He started as a supposed angel of God who rebelled out of an inflated sense of self-worth. Somehow he became the Lord of Hell and the bane of God. Now we have this mythology built up about how Satan came to contend with God over Earth and how he wins people away from the good side to rot forever in the fires of Hell.

And I’m afraid I just can’t buy into that fairy story.

The Almighty does not have an opponent. There is no being anywhere of comparable magnitude to even be considered an equal.

Period!

Now, using Satan and the fires of Hell as a fear tactic by the church to entice people over to their side does sound like it has the ring of truth to it. If you cannot convince people to join your church because of the goodness of God and His works, perhaps they feel that fear might turn the trick instead.

It is bad theology and a bad sales technique.

Except that it seems to have worked splendidly for two millennia.

a Word on My View of Religion(s)

January 18, 2012

I really don’t think many people have taken the path I have journeyed.

There are some, I am certain, but not many I am sure.

Mother was a Baptist preacher’s kid, Dad was an atheist.

That was a strange beginning, for sure, but it got even more bizarre.

Dad was a scientist working for NASA – and you know how prevalent atheism is among that crowd… scientists, I mean – but then Dad got involved in the paranormal and psychic research.

Eventually he became religious but it was a very backdoor sort of method, and he wound up being a Buddhist.

My path went a little different. Sure, I had the very scientific upbringing but I did not go into any of the hard sciences. I started down the road to nuclear physics but wound up in history. Quite a change!

And history is a fascinating subject. Not merely the names and dates of the cursory overview you get in public education, but the in-depth look of how ancients people lived and thought – as much as we can figure that out. And also the history of science.

One area I differed from others in that field was that I assumed the ancients were very much like we are, working toward survival just like everyone today.

And the one constant throughout history is religion.

Many have called prostitution the world’s oldest profession. I think, if anything, it would be the second oldest, priest being the oldest profession.

Our need to understand what is beyond our immediate experience has always been vital to man… especially so the realm beyond life.

And much of the history of the race has been our struggle to come to grips with this one concept.

In my researches, I have come across hundreds of varying religious systems throughout the history of the planet. I suppose it would be easy for a historian to simply write off all such as a cultural necessity for the race and find no meaning in it. Still, there seem to be less atheists in the historical fields than in the sciences.

But in the broad sweep of history there are threads that bind the race together from those earliest times to today.

The concepts we hold on life, death, and the Divine have been in play for much longer than Christianity or even Judaism has been around.

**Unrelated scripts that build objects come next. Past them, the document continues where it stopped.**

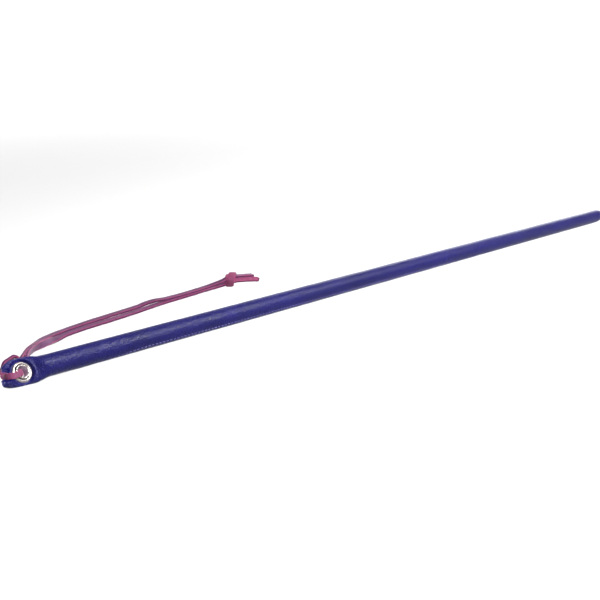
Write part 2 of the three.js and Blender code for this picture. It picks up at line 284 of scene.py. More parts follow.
def add_mesh(name, points, faces, body=None):
    mesh = bpy.data.meshes.new(name)
    mesh.from_pydata(points, [], faces)
    mesh.polygons.foreach_set("use_smooth", [True] * len(mesh.polygons))
    mesh.update()
    piece = bpy.data.objects.new(name, mesh)
    bpy.context.scene.collection.objects.link(piece)
    if body:
        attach(piece, body)
    return piece


def ring_faces(rings, count, closed_along=False):
    """Quads between rings of count points each."""
    faces = []
    pairs = rings if closed_along else rings - 1
    for r in range(pairs):
        here = r * count
        there = ((r + 1) % rings) * count
        for i in range(count):
            j = (i + 1) % count
            faces.append((here + i, here + j, there + j, there + i))
    return faces


def capped_faces(rings, count):
    """The faces of a tube of rings, with a flat cap on each end."""
    last = (rings - 1) * count
    faces = ring_faces(rings, count)
    faces.append(tuple(range(count - 1, -1, -1)))
    faces.append(tuple(range(last, last + count)))
    return faces


def share_values(piece, name, values):
    """Keeps one number for each vertex, which a material reads by that name."""
    attribute = piece.data.attributes.new(name, "FLOAT", "POINT")
    attribute.data.foreach_set("value", values)


def smooth_line(route, step):
    """Points about one step apart on a smooth curve through the route."""
    line = []
    ends = [2 * route[0] - route[1], *route, 2 * route[-1] - route[-2]]
    for a, b, c, d in zip(ends, ends[1:], ends[2:], ends[3:]):
        count = max(2, round((c - b).length / step))
        for i in range(count):
            t = i / count
            point = 2 * b + (c - a) * t
            point += (2 * a - 5 * b + 4 * c - d) * t**2
            point += (3 * b - a - 3 * c + d) * t**3
            line.append(0.5 * point)
    line.append(route[-1].copy())
    return line


# ---- materials ----
class Material:
    """A node material round one Principled shader, with short calls to add and join nodes."""

    def __init__(self, name):
        self.material = bpy.data.materials.new(name)
        self.material.use_nodes = True
        self.tree = self.material.node_tree
        self.shader = self.tree.nodes["Principled BSDF"]

    def node(self, kind, settings=None, **inputs):
        made = self.tree.nodes.new("ShaderNode" + kind)
        for key, value in (settings or {}).items():
            setattr(made, key, value)
        for key, value in inputs.items():
            self.put(made.inputs[key.replace("_", " ")], value)
        return made

    def put(self, socket, value):
        if isinstance(value, bpy.types.NodeSocket):
            self.tree.links.new(value, socket)
        else:
            socket.default_value = value

    def place(self):
        return self.node("TexCoord").outputs["Object"]

    def noise(self, scale, detail=2.0, roughness=0.5, vector=None):
        made = self.node("TexNoise", Scale=scale, Detail=detail, Roughness=roughness)
        self.put(made.inputs["Vector"], vector or self.place())
        return made.outputs["Fac"]

    def ramp(self, value, low, high, to_low=0.0, to_high=1.0):
        made = self.node("MapRange", {"interpolation_type": "SMOOTHSTEP"}, Value=value)
        self.put(made.inputs["From Min"], low)
        self.put(made.inputs["From Max"], high)
        self.put(made.inputs["To Min"], to_low)
        self.put(made.inputs["To Max"], to_high)
        return made.outputs["Result"]

    def kept(self, name):
        """The number that share_values keeps under a name."""
        return self.node("Attribute", {"attribute_name": name}).outputs["Fac"]

    def combine(self, operation, a, b):
        made = self.node("Math", {"operation": operation})
        self.put(made.inputs[0], a)
        self.put(made.inputs[1], b)
        return made.outputs[0]

    def scaled(self, value, amount):
        return self.combine("MULTIPLY", value, amount)

    def tint(self, tone, colour, mask, amount):
        """The tone with some of another colour over it where the mask is 1."""
        return self.blend(self.scaled(mask, amount), tone, colour)

    def blend(self, share, a, b):
        made = self.node("Mix", {"data_type": "RGBA"})
        self.put(made.inputs["Factor"], share)
        self.put(made.inputs[6], a)
        self.put(made.inputs[7], b)
        return made.outputs[2]

    def relief(self, height, distance, strength=1.0, below=None):
        made = self.node("Bump", Height=height, Distance=distance, Strength=strength)
        if below:
            self.put(made.inputs["Normal"], below)
        return made.outputs["Normal"]

    def surface(self, **inputs):
        for key, value in inputs.items():
            self.put(self.shader.inputs[key.replace("_", " ")], value)
        return self.material


def linear(red, green, blue):
    """A colour from its 0 to 255 values on a screen."""

    def channel(value):
        value /= 255
        return value / 12.92 if value <= 0.04045 else ((value + 0.055) / 1.055) ** 2.4

    return (channel(red), channel(green), channel(blue), 1.0)


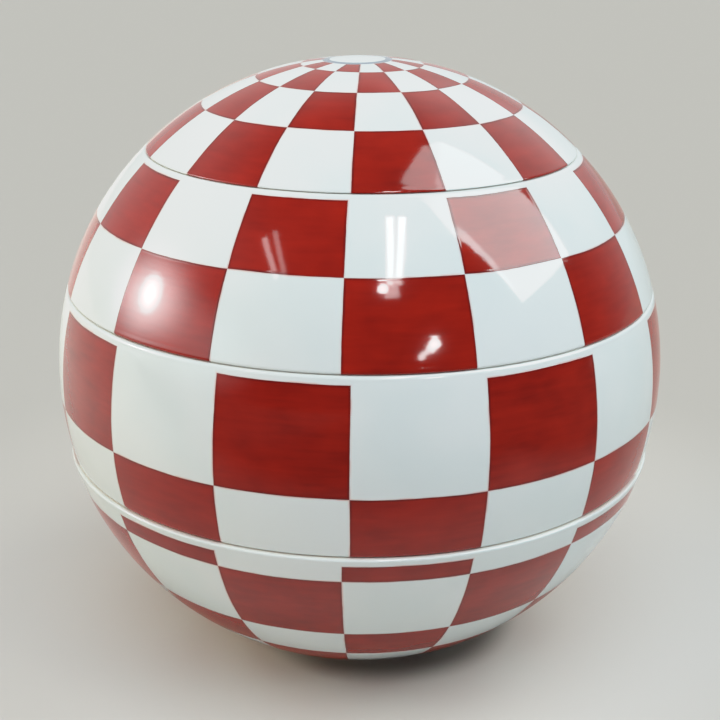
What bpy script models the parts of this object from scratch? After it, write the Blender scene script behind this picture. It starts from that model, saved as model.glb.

The overall picture showed me that there was something behind all this struggle. Underlying themes kept repeating, patterns reiterated.

And, I suppose with the same wonder Pythagoras noticed in natural geometric shapes, Newton pondered in the motions of the spheres, and Bach marveled over in the harmonics of sound, I began to see the hand of the Almighty at play. The repeating patterns could have been a mere coincidence or a mysterious quirk of our race, but appeared to be something more infinitely attuned to the universe around us.

For years I called myself atheist, or agnostic, or indifferent.

Now I have come to know the Almighty. And like Bach, and Pythagoras, and Newton, among many others, I can see the patterns of the Divine Hand in everything around us.

It has been an interesting journey. And that’s probably why my take is so very different than many others.

This does not make my version right for you, but its the version or path that worked for me.

We all come to the Almighty in different ways, none any “better” than the other. Perhaps that is why we were all created to be different.

the Miracles of Jesus

January 15, 2012

Many authors have tried to explain the how and why of the miracles performed by Jesus. And by that I mean, translating them into “believable” scientific explanations… as if “miracles” require any sort of basis in our sciences.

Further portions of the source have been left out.